Dozens of tourists and visitors walked the area on Wednesday and photographed the greenish pool while several National Park Service workers tried to clean algae from the basin, which holds about 25.5 million liters of water. A whitish foam has begun to appear in the vast trough as a few ducks swim in the murky water.

Jokes: from Avatar to Shrek

The failed renovation of the pool, which measures 2,030 by 167 foot (about 620 meters long by roughly 50 meters wide), has triggered jokes and mockery among Washington’s placid residents. Hosts of the major late shows have made also made fun of the incident.

“He wanted to paint it American flag blue,” Jimmy Kimmel, the comedian and host of his eponymous ABC show, said this past Tuesday. “Now, not even a week later, it’s already completely green; it’s Mexican flag green,” he added. Another leading comedy host, Jimmy Fallon, declared during his NBC opening monologue: “Trump was going for ‘Avatar’ and he ended up with ‘Shrek’.”

The reflecting pool’s flop would have remained an anecdote if not for Trump himself. For weeks he boasted that he could fix the pool. In dozens of posts on his Truth Social network he claimed to be the only person who could do it and criticized his predecessors, Barack Obama and Joe Biden, for spending public money to renovate the area without preventing leaks or algae. He described the iconic pool as a “filthy” and “dirty” place.

He boasted about his work

“The Biden administration and the Obama administration spent hundreds of millions of dollars trying to get it to work, and they failed,” he wrote in mid-May. On June 3 he announced the completion of the renovation. “For the first time since 1922 [the reflecting pool is] going to work properly,” he posted on Truth. A week later, the pool is a hopeful green.

Some experts say the darker blue helps warm the water and encourages algae growth. Katie Martin, a spokeswoman for the Interior Department, the ministry responsible for overseeing the renovation, said last week that the algae were “residual” and came from supply pipes that remained inactive during the renovations. However, the algae have multiplied despite the National Park officials’ futile efforts.

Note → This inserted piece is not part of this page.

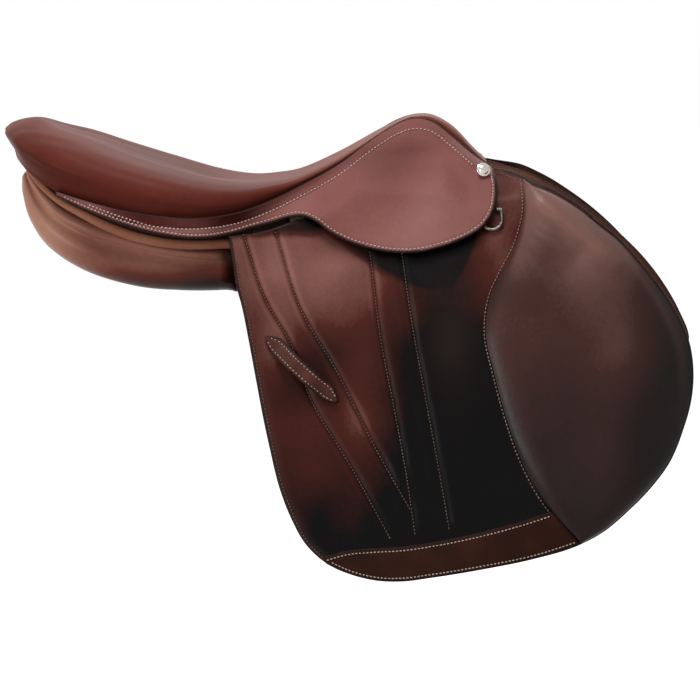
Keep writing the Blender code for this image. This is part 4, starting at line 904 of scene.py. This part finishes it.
# The grip patch sewn along the hem: a thin pebbled strip with a turned edge.
def makePatch(hand):
    xz = ruled(patch["upper"], patch["lower"], patch["columns"], patch["rows"])
    rim = np.minimum(np.minimum(lineDistance(xz, patch["upper"])[0], lineDistance(xz, patch["lower"])[0]), 9)
    height = flap["thickness"] + patch["lift"] + patch["thickness"] * (0.4 + 0.6 * ease(rim, 0, 2.4))
    front = onSide(xz, height - 0.35 * bump(rim, 3.0, 0.9))
    back = onSide(xz, flap["thickness"] + 0.45)
    points, faces, kinds = shell(front, back, 0.4, 2)
    tone = 0.55 + 0.10 * waves(xz, 40, 51) - 0.12 * ease(xz[..., 0], 150, 250) - 0.3 * (1 - ease(rim, 0, 1.6))
    border = borderOf(patch["rows"], patch["columns"])
    addSided("grip_patch_leather", hand, points, faces,
             [hides["patchPebble"], hides["patchPebble"], edge], "tan_leather", flapBodies[hand][1], kinds,
             {"tone": overShell(tone, 2, border)}, ("grip_patch",))


keeper = {
    "ends": ((-12, -34), (49, -86)), "width": 13.0, "thickness": 3.0, "arch": 9.0, "base": 5.4,
    "rows": 90, "columns": 26,
}


# A point of the keeper: u along it, v from -1 to 1 across; pointed ends, arched middle.
def keeperShape(u, v, lift):
    start, end = np.array(keeper["ends"], float)
    way = (end - start) / np.linalg.norm(end - start)
    across = np.array([-way[1], way[0]])
    half = keeper["width"] / 2 * np.clip(np.minimum(u, 1 - u) / 0.13, 0.10, 1) ** 0.6
    rise = keeper["arch"] * ease(np.minimum(u, 1 - u), 0.12, 0.42)
    flat = start + (end - start) * u[..., None] + across * (half * v)[..., None]
    return onSide(flat, keeper["base"] + rise + lift)


# A stitched leather loop with a slightly domed face and pointed tabs.
def makeKeeper(hand):
    rows, columns = keeper["rows"], keeper["columns"]
    u, v = np.meshgrid(np.linspace(0, 1, rows), np.linspace(-1, 1, columns), indexing="ij")
    dome = 0.7 * (1 - v**2) - 0.35 * bump(np.abs(v), 0.66, 0.12)
    front = keeperShape(u, v, keeper["thickness"] - 0.3 + dome)
    back = keeperShape(u, v, 0 * u)
    points, faces, kinds = shell(front, back, 0.5, 3)
    kinds = inkRim(kinds, (1 - np.abs(v)) * keeper["width"] / 2, 1.0)
    tone = 0.74 + 0.12 * waves(np.stack([u * 60, v * 6], -1), 30, 61) - 0.2 * ease(np.abs(v), 0.8, 1)
    border = borderOf(rows, columns)
    addSided("keeper_leather", hand, points, faces,
             [hides["strapLeather"], hides["sweatCalf"], edge], "skirt_leather", flapBodies[hand][1], kinds,
             {"tone": overShell(tone, 3, border)}, ("keeper",))


for hand in hands:
    makePad(hand)
    makePatch(hand)
    makeKeeper(hand)
print("stage: pads, patches and keepers made")


# The skirt's flat grid: from its upper edge under the welt to its lower edge and lobe.
def skirtGrid(columns=250, rows=80):
    x = np.linspace(-197.5, 184.6, 70)
    upper = np.stack([x, weltAt(x)[1] - skirt["drop"]], 1)
    lower = inset(through(np.array(skirt["strip"] + skirt["lobe"], float), columns), skirt["rimBulge"])
    share = (1 - (1 - np.linspace(0, 1, rows)) ** 1.3)[:, None, None]
    return through(upper, columns)[None] * (1 - share) + lower[None] * share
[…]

The White House has avoided commenting since the greenish hue appeared, but in recent days a legion of officials in waders and using skimmers—machines that vacuum debris from the water—have been trying to remove the algae. On Tuesday they began another treatment by pouring dozens of liters of hydrogen peroxide into the pool.

Hydrogen peroxide

Martin tried to downplay the issue. “Due to deploying the advanced nanobubbler technology, the algae is dead and being vacuumed up as we speak,” she told CNN. “This nanobubble technology has managed to eliminate the algae blooms that have affected every pool reopening since 1922,” insisted the Interior Department spokeswoman, who works under Doug Burgum. Martin told The Guardian that days after the reopening following the Obama administration’s works, the pool had been “messed up and disgusting.”

The pool has taken on an increasingly murky green hue, fueling doubts about whether the presidential goal of having the pool look beautiful by July 4 can be met. Nobody in Washington is counting on that anymore.

The shadows extend to the contracting process. The White House awarded the work directly to two suppliers without following the legal public tender process, citing the urgency of the work and claiming they had to be ready for the 250th anniversary, even though Trump has been in the Oval Office for a year and a half.

One of the no-bid contracts was awarded to Atlantic Industrial Coatings, a Virginia company. That firm was responsible for sealing leaking joints between the concrete slabs of the pool and coating them with a dark-blue waterproofing material. For weeks, passersby on the National Mall—the long park that links the Capitol to the Lincoln Memorial—saw scores of workers pressure-spraying the pool floor dark blue.

The other contract went to Greenwater Services, an Ohio company. It was hired to install an advanced water purification system.

No-bid contracts

The reflecting pool fiasco is another failure in Trump’s efforts to leave his mark on the city. After he’d put his name on the Kennedy Center, the city’s arts complex, a judge ordered it removed because changes to the facility’s name are a matter for Congress.

He is also facing serious legal obstacles to building a giant triumphal arch between Arlington Cemetery and the Lincoln Memorial. Clearly, Washington seems to be resisting the builder born in Queens.